Clinical Therapeutics
- Discipline: Clinical pharmacology
- Language: English
- Edited by: Richard I. Shader

Publication details
- History: 1977-present
- Publisher: Elsevier
- Frequency: Monthly
- Open access: Hybrid
- Impact factor: 2.947 (2016)

Standard abbreviations
- ISO 4: Clin. Ther.

Indexing
- CODEN: CLTHDG
- ISSN: 0149-2918
- OCLC no.: 43029633

Links
- Journal homepage; Online access; Online archive;

= Clinical Therapeutics =

Clinical Therapeutics is a monthly peer-reviewed medical journal that was established in 1977 and is published by Elsevier. The journal covers all aspects of clinical pharmacology and therapeutics.

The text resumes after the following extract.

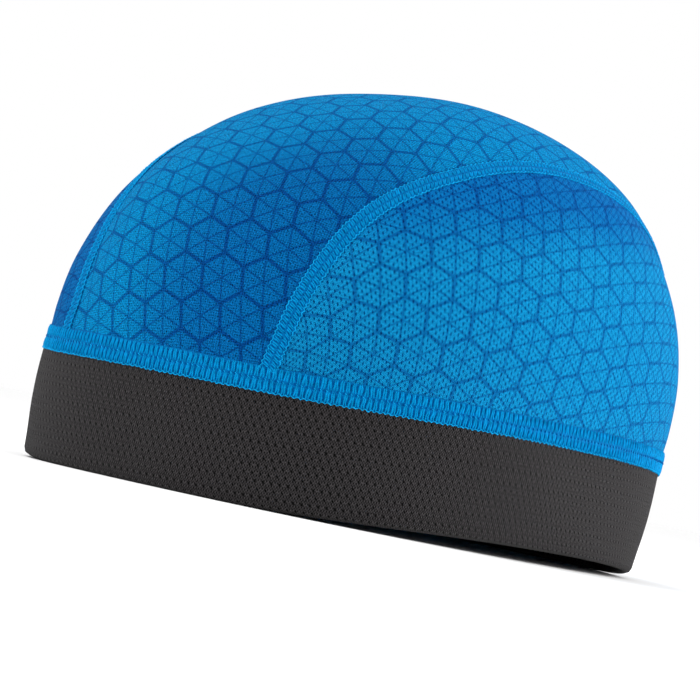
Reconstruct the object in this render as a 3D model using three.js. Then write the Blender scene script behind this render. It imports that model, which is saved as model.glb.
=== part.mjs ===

== Abstracting and indexing ==
The journal is abstracted and indexed in:

- BIOSIS Previews
- CINAHL
- Cambridge Scientific Abstracts
- Cancerlit
- Chemical Abstracts
- Current Awareness in Biological Sciences
- Current Contents/Clinical Medicine
- EMBASE
- MEDLINE/PubMed
- Scopus

According to the Journal Citation Reports, the journal has a 2016 impact factor of 2.947.